The Taipei City Government has begun holding betel nut withdrawal classes to help people who regularly chew the product to combat their addiction as the number of new cases of oral cancer continues to climb.
The classes are to become mandatory for people who are caught spitting betel nut juice or throwing betel nut residue on public ground, but they are also open for people who are looking advice on how to stop chewing.
People who spit betel nut juice are subject to a fine ranging from NT$1,200 to NT$6,000, according to the Waste Disposal Act (廢棄物清理法).
Starting yesterday, they are required to also attend the classes, and no-shows will be punished by a fine ranging from NT$5,000 to NT$300,000.
According to statistics compiled by the Ministry of Health and Welfare in 2012, more than 5,700 Taiwanese people are diagnosed with oral cancer each year, 2,300 of whom are killed by the disease.
Oral cancer is particularly prevalent among men, mainly because the majority of the nation’s betel nut eaters are male.
People who regularly chew betel nut are 28 times more likely to come down with the disease that people who do not, the statistics showed.
The statistics showed that of the nation’s approximately 2 million betel nut chewers, 16.4 percent are aged from 40 to 49 and 15.3 percent are aged from 30 to 39, representing the two largest age brackets.

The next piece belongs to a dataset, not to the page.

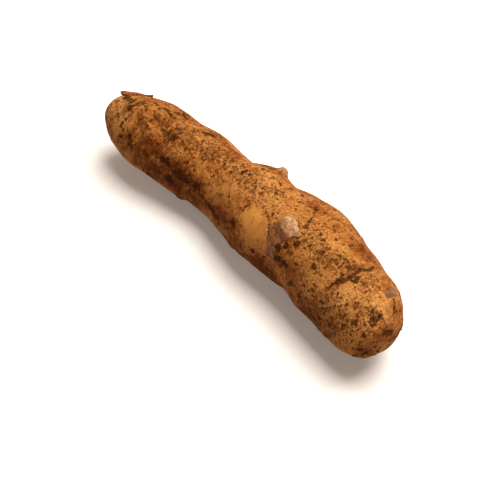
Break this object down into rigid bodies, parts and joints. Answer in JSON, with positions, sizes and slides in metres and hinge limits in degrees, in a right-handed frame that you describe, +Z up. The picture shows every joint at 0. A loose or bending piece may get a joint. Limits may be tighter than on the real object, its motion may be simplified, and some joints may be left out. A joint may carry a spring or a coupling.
{
  "type": "fingerling potato",
  "caption": "Long, slightly bent fingerling potato with blunt ends, shallow eyes, a torn stem end and scraps of loose skin, lying on a small flat spot.",
  "frame": {"origin": "middle of the tuber's box, at the level of the flat spot that it rests on", "axes": "+X along the tuber from the stem end to the rose end, +Z up as it lies"},
  "size_m": [0.1391, 0.0366, 0.0319],
  "materials": {
    "potato_skin": "matte"
  },
  "bodies": {
    "root": {"potato": "potato_skin"}
  },
  "joints": []
}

The habit is also correlated with education: Junior-high-school graduates account for the largest percentage of the country’s betel nut chewing population (21.2 percent), trailed by senior-high-school graduates (15.3 percent) and diploma holders (3.4 percent).
“The courses will invite a number of specialists to teach people how to quit chewing betel nuts, such as National Taiwan University’s Department of Dentistry professor Hahn Liang-jiunn (韓良俊), who is dubbed the ‘father of betel nut prevention,’ and Taipei City Xinyi District Health Center head nurse Lin Yueh-liang (林岳良),” the city government’s Department of Environmental Protection (DEP) said.
DEP Director Wu Sheng-chung (吳盛忠) said spitting betel nut juice and incorrectly disposing of residue damages the environment and poses a potential threat to public health.
“We hope that the classes help create a win-win situation for the city,” Wu said.